Я пришел последним. Дверь мне отворили на условный стук. Из маленьких сеней «Комар» ввел меня в комнату. За столом сидело шесть человек. Могло показаться со стороны, что они играют в карты, которые были разбросаны тут же по столу. «Комар» представил меня:
— Начальник штаба округа товарищ «Здих».
Минут пятнадцать я говорил о «Манифесте ПКНО», о необходимости создания местных органов рабочей власти на территориях, еще оккупированных немцами. С той минуты, когда первый польский или советский солдат появится в Хжанове, подпольный народный совет должен взять на себя власть в повяте. Наступили сумерки. Кто-то из присутствующих, включая электрическую лампочку, спросил, успеем ли мы закончить заседание при ее свете или придется зажигать свечи? Речь шла о перерывах в подаче тока, так как к тому времени мы уже приступили к уничтожению электролиний.

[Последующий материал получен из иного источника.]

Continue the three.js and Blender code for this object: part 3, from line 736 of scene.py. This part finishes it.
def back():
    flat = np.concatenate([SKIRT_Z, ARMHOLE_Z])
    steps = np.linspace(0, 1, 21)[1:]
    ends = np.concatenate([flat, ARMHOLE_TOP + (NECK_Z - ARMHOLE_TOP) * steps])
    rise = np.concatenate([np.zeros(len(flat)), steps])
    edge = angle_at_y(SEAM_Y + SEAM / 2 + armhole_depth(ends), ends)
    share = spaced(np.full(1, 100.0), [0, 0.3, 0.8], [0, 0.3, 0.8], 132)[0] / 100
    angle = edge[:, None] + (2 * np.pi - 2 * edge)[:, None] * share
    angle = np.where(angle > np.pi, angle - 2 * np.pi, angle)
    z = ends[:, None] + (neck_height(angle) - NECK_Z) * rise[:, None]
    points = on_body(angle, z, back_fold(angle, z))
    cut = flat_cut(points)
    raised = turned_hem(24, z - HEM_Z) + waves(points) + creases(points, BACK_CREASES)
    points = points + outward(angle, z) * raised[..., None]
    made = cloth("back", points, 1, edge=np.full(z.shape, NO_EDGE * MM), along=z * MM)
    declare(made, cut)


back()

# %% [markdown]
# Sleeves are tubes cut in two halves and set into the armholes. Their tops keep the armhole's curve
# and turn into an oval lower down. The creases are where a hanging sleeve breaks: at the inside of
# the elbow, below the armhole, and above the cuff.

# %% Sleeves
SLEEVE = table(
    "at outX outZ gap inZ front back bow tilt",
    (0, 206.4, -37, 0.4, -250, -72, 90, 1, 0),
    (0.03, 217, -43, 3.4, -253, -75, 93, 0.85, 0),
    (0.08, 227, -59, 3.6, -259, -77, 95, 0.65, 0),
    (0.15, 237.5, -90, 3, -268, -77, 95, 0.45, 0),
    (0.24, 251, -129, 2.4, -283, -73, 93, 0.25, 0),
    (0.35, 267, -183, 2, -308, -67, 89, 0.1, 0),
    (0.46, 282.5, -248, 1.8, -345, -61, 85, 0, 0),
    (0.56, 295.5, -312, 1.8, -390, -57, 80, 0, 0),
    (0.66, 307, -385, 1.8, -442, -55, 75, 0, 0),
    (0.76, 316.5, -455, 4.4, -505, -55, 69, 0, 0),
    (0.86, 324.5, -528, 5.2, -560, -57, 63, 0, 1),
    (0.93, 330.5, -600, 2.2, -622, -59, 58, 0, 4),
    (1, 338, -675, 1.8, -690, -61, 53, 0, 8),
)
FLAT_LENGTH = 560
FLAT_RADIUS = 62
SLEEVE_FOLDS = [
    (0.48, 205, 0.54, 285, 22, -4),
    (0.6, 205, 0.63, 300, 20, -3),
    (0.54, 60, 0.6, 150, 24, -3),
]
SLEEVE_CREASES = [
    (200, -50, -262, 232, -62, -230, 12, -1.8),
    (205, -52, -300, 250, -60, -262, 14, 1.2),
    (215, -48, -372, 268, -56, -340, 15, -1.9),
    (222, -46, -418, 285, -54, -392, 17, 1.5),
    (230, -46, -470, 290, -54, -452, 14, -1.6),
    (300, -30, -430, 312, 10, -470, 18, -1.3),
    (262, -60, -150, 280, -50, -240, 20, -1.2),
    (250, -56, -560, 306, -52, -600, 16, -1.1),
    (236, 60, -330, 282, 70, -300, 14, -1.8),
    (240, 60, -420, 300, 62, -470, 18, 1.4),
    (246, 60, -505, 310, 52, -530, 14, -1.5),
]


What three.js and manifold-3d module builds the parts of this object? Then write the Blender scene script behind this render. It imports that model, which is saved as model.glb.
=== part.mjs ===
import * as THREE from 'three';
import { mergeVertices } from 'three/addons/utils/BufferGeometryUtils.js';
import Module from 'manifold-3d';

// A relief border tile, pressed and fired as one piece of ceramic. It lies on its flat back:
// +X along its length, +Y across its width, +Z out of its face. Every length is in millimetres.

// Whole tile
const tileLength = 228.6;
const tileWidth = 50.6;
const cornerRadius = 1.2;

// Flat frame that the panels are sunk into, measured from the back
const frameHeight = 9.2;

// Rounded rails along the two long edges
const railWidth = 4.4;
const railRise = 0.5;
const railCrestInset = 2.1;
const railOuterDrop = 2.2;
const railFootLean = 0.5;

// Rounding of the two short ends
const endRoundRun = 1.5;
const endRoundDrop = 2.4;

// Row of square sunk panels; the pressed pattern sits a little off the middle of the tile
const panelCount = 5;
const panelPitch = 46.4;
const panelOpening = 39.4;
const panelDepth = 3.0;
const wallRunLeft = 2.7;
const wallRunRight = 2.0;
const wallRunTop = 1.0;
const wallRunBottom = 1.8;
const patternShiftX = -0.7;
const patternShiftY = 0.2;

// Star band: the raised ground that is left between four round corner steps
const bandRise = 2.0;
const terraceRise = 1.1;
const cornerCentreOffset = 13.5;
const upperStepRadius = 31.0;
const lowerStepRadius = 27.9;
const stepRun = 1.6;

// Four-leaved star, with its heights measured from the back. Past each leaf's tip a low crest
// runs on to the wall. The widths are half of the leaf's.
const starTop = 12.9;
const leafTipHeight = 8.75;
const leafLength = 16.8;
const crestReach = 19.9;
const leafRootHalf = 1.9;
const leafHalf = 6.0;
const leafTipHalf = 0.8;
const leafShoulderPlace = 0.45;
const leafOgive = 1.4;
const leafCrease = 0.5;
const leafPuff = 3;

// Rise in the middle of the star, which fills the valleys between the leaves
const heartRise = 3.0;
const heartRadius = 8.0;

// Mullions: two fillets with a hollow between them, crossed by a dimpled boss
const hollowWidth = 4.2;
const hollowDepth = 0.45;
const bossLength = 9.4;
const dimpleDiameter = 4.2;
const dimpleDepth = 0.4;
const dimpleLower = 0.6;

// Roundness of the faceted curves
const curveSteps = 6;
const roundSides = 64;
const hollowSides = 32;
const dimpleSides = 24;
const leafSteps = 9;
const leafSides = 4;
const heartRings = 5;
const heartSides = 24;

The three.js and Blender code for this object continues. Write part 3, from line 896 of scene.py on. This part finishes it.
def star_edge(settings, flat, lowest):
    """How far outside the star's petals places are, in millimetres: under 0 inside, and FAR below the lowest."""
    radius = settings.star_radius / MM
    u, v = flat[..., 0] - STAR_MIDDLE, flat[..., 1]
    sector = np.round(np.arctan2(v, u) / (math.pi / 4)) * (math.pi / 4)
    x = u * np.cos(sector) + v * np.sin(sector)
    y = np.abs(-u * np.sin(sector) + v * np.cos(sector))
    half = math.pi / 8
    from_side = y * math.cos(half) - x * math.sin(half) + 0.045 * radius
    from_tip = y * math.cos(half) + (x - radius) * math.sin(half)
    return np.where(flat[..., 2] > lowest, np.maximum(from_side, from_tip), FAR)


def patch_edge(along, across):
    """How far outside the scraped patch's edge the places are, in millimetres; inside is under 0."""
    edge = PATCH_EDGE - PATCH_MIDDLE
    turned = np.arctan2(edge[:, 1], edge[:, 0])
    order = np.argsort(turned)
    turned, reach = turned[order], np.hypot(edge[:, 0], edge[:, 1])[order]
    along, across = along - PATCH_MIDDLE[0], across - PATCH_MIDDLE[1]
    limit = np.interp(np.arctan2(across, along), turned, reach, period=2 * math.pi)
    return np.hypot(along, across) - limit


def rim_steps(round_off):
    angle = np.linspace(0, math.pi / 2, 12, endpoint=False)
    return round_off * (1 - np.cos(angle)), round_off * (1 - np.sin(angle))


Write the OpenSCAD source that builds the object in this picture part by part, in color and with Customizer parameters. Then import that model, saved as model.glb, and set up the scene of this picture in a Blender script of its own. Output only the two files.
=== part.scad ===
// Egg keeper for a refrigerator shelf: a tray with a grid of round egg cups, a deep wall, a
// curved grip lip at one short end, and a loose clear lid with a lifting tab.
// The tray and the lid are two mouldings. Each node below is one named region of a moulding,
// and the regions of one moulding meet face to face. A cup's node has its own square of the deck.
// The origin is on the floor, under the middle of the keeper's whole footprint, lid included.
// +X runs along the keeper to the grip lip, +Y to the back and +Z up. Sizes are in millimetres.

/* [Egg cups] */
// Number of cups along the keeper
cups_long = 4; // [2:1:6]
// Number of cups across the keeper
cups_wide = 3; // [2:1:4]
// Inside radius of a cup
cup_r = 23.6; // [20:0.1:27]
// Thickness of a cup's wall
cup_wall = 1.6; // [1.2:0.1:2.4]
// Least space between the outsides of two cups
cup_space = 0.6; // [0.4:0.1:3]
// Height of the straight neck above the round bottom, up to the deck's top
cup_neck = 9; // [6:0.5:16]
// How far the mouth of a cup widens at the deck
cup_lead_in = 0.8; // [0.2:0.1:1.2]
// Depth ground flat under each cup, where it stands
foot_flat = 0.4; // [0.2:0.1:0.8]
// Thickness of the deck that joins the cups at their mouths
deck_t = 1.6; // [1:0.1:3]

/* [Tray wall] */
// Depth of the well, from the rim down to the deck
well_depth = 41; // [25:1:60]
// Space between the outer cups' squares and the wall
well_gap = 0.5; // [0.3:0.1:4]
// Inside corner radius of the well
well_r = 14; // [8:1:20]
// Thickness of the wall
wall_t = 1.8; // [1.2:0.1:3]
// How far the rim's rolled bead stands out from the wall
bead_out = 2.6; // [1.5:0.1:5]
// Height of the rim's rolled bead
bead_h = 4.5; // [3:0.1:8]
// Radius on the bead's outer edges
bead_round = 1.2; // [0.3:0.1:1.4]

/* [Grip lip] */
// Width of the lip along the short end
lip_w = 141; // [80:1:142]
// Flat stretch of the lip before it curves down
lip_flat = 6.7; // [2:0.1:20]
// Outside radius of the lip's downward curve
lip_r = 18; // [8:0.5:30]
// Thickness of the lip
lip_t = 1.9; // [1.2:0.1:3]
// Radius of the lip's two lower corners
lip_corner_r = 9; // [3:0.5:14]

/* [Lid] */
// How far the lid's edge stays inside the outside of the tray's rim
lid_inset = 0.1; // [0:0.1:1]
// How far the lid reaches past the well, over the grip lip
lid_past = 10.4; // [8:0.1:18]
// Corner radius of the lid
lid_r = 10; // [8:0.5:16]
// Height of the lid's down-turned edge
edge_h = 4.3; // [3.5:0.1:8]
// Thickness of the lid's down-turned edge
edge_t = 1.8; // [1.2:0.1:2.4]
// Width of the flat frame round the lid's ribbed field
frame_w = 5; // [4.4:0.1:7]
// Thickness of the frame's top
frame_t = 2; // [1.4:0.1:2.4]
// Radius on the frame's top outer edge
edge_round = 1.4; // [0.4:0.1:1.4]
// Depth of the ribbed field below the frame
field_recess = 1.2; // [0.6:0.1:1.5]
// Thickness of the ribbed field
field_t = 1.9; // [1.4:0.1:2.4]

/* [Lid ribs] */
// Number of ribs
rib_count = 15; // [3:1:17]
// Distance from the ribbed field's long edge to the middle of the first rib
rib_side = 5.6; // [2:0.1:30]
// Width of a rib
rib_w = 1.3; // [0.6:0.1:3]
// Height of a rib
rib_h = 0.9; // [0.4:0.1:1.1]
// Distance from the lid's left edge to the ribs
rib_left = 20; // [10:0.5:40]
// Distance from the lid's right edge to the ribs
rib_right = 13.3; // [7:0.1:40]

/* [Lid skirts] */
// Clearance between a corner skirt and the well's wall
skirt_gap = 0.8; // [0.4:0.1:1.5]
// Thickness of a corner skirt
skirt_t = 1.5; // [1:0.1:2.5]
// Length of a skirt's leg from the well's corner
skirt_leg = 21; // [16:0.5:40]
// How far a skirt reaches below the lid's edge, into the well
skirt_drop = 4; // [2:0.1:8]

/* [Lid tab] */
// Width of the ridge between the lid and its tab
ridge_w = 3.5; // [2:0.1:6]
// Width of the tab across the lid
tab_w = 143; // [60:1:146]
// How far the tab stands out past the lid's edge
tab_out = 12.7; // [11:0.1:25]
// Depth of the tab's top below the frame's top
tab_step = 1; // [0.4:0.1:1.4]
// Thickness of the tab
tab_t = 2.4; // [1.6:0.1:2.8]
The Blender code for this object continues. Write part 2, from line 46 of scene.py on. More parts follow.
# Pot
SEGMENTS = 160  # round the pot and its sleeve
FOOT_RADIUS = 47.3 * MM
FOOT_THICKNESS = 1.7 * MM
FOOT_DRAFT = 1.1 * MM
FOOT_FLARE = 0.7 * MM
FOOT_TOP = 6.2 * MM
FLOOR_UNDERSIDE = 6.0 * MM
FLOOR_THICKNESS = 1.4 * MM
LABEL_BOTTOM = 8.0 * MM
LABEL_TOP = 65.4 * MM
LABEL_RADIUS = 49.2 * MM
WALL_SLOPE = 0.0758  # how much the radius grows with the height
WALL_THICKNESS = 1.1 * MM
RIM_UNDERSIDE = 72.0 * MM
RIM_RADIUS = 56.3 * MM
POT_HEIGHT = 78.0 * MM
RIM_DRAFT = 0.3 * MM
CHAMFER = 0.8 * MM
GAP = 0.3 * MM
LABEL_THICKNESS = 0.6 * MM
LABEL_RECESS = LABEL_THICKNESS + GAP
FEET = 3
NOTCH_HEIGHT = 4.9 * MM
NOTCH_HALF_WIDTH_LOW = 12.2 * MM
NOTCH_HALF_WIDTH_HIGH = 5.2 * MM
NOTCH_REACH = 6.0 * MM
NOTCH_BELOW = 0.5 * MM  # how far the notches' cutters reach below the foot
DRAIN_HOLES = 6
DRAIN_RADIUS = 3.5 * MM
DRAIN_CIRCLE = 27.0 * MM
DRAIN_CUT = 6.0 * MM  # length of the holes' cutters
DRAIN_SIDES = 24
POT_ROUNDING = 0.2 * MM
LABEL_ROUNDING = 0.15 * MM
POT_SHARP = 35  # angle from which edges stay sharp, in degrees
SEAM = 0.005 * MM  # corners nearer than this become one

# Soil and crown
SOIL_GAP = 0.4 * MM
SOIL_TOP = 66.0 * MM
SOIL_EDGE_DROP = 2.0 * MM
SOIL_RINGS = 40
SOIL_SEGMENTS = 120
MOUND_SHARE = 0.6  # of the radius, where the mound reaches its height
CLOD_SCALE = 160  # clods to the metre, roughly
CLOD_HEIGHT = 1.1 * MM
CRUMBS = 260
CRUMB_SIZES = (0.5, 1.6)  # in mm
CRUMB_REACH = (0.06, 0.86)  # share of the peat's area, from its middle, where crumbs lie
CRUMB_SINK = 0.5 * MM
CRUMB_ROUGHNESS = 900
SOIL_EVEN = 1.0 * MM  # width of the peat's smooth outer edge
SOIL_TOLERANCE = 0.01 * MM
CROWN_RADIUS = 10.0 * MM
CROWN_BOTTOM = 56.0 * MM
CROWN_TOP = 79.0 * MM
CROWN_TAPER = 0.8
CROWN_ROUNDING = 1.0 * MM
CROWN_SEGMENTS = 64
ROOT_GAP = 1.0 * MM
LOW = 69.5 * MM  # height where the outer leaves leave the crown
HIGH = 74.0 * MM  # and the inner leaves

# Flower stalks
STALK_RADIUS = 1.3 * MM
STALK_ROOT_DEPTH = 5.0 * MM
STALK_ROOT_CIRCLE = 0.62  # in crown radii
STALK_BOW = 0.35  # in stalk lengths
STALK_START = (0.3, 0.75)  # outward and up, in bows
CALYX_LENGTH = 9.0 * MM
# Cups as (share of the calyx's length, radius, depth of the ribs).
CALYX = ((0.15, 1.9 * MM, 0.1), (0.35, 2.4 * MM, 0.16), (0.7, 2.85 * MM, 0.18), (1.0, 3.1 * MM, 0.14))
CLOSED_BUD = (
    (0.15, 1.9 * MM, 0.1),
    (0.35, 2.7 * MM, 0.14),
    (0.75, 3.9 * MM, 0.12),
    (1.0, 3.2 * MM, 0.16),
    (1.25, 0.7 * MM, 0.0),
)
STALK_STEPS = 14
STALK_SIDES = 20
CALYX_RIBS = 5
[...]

Тут уж я с полной уверенностью мог ответить, что на этот вечер у нас ничего не предусмотрено, но на ближайшие дни не худо запастись свечами.
Потом была принята присяга. Все встали и торжественно повторили:
«Я, член повятового народного совета в Хжанове, сын польского народа, страдающего в варварском немецком рабстве, торжественно клянусь посвятить все свои способности честному труду в соответствии с велениями совести и здравого рассудка, руководствуясь судьбами народа в борьбе за Свободную, Независимую, Демократическую Польшу. Перед лицом опасности, грозящей со стороны оккупантов и прислуживающих им польских предателей, обязанности свои я буду выполнять со строжайшим соблюдением безусловной конспирации и с чувством ответственности перед Польским Народом».